Im Tempo liegt die Würze
Mithilfe von verschiedenen bildhaften Perspektivendarstellungen der unterschiedlichen Protagonist:innen, einem wechselnden Schreibstil sowie einem rasanten Erzähltempo schafft Sebastian Fitzek es, die Leser:innen in kurzen Kapiteln durch das Buch zu „peitschen“ und sie vollends in die fast schon ausweglose Situation von Hannah Herbst eintauchen zu lassen. Es grenzt fast schon an Kunst, dass man während des Lesens von Mimik nie das Gefühl bekommt, einen künstlich aufrechterhaltenen Spannungsbogen zu verfolgen. Die gemeinsame Zusammenarbeit mit dem bekannten Mimikresonanzexperten Dirk Eilert scheint sich zudem ausgezahlt zu haben: denn Fitzeks Idee, fundierte Fakten über die Mimik Resonanz mit einflechten zu lassen, machen unterschiedliche Handlungsstränge noch realitätsnaher und fassbarer. So tun sich mithilfe der Mimik Analyse für die Leser:innen neue menschliche Abgründe auf, die einen nur fassungsloser zurücklassen als zuvor.
Das letzte Puzzleteil
Sebastian Fitzek nimmt in Mimik die Leser:innen nicht an die Hand, sondern lässt sie selbst im Dunkeln nach der Wahrheit tappen. Immer wieder erwischt man sich dabei, wie man verzweifelt den Kopf darüber schüttelt, dass man von Seite zu Seite auf die falsche Fährte gelockt wurde. Der Autor schafft es gekonnt, dass Puzzle mit jedem weiteren Handlungsstrang zu verkomplizieren: bald weiß man nicht mehr, was und wem man eigentlich vertrauen kann! Aufgrund der zahlreichen Fragezeichen im Kopf, mit denen man sich konfrontiert fühlt, werden die Leser:innen förmlich fast schon dazu gezwungen, den Thriller-Roman nicht aus der Hand zu legen, sondern Hannah Herbst bei ihrer Mission der Unschuldsfindung zu begleiten!

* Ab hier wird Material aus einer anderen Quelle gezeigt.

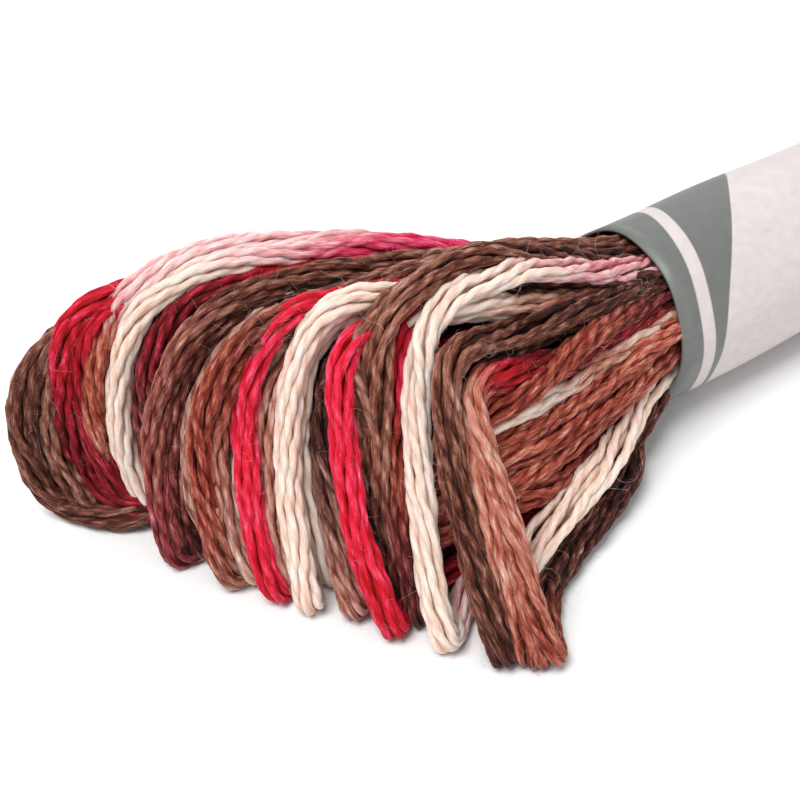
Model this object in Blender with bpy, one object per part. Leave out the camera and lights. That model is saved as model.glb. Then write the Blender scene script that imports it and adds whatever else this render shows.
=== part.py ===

Man braucht jedoch Zeit und Geduld, um sich in die verschiedenen Schauplätze hineinversetzen zu können, um beim Lesen gedanklich nicht von neuen Handlungssträngen „abgehängt“ zu werden. Je mehr sich die Geschichte zuspitzt, desto mehr versteht man schließlich die verschiedenen Handlungsfäden, die in dem Raum geworfen werden. Auch wenn die Tiefe der Charaktere unter dem schnellen Erzähltempo leidet und die zahlreichen Handlungsstränge einen um den Verstand bringen, schafft Sebastian Fitzek es dennoch, seine Leser:innen mit Mimik gekonnt an der Nase herumzuführen und sie als „Pseudodetektive“ in Sicherheit zu wiegen. Als Meister der „Cliffhanger“ hat er auch diesmal sein schriftstellerisches Können unter Beweis gestellt und zahlreiche Leser:innen – besonders zum Showdown hin – mit offenen Mündern des Schocks stehen lassen.
Der Psychothriller Mimik von Sebastian Fitzek kann in gebundener Ausgabe über den Droemer Knaur Verlag für 24 Euro erworben werden.